Modelling submillimetre spectra of the protostellar infall candidates NGC 1333-IRAS 2 and Serpens SMM4

Abstract

We present a radiative transfer model, which is applicable to the study of submillimetre spectral line observations of protostellar envelopes. The model uses an exact, non-LTE, spherically symmetric radiative transfer ‘Stenholm’ method, which numerically solves the radiative transfer problem by the process of ‘Λ-iteration’. We also present submillimetre spectral line data of the Class 0 protostars NGC 1333–IRAS 2 and Serpens SMM4. We model the data using the Stenholm code. We examine the physical constraints which can be used to limit the number and range of parameters used in protostellar envelope models, and identify the turbulent velocity and tracer molecule abundance as the principal sources of uncertainty in the radiative transfer modelling.
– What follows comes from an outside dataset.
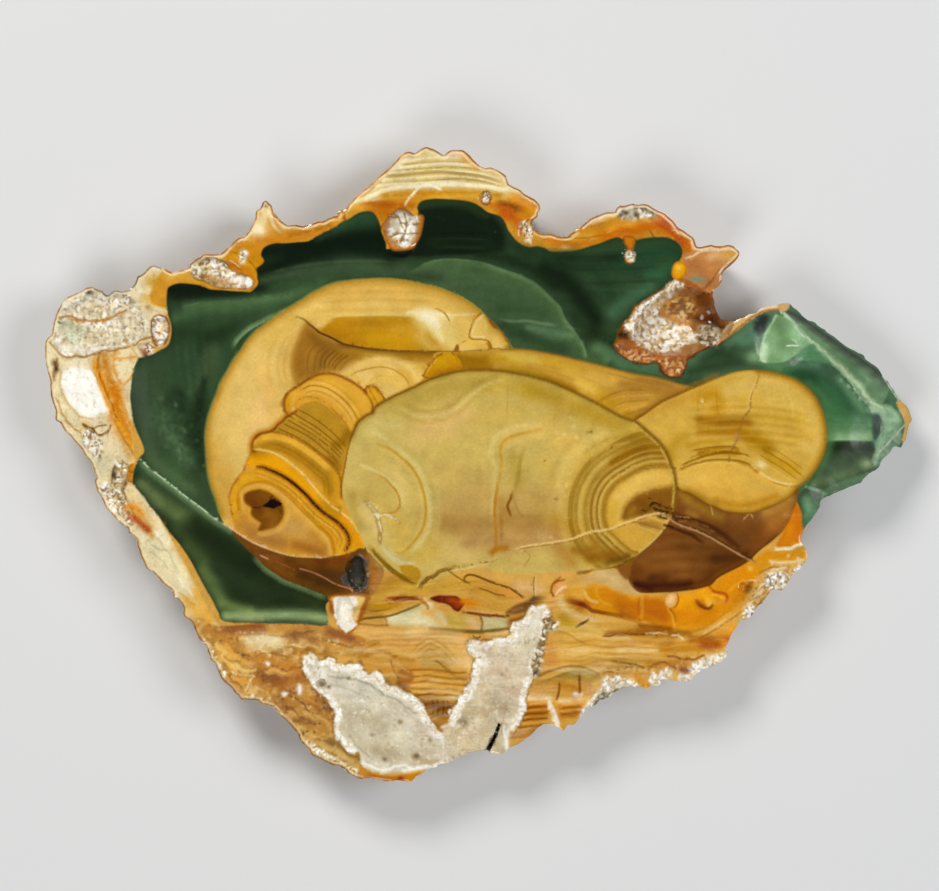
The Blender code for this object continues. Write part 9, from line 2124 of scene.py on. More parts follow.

We explore the trends in the appearance of the predicted line profiles as key parameters in the models are varied, such as infall velocity profile, turbulence and rotation. The formation of the characteristic asymmetric double-peaked line profile in infalling envelopes is discussed. We find that the separation of the two peaks of a typical infall profile is dependent not on the evolutionary status of the collapsing protostar, but on the turbulent velocity dispersion in the envelope. We also find that the line shapes can be significantly altered by rotation. Fits are found for the observed line profiles of IRAS 2 and SMM4 using plausible infall model parameters. The density and velocity profiles in our best-fitting models are inconsistent with a singular isothermal sphere model (SIS), since for both objects modelled, the infall velocities appear further advanced than a SIS model would predict, given the density profile. We find better agreement with a form of collapse which assumes non-static initial conditions, in agreement with other recent findings. We also find some evidence that the infall velocities are retarded from free-fall towards the centre of the cloud, probably by rotation, and that the envelope of SMM4 is rotationally flattened.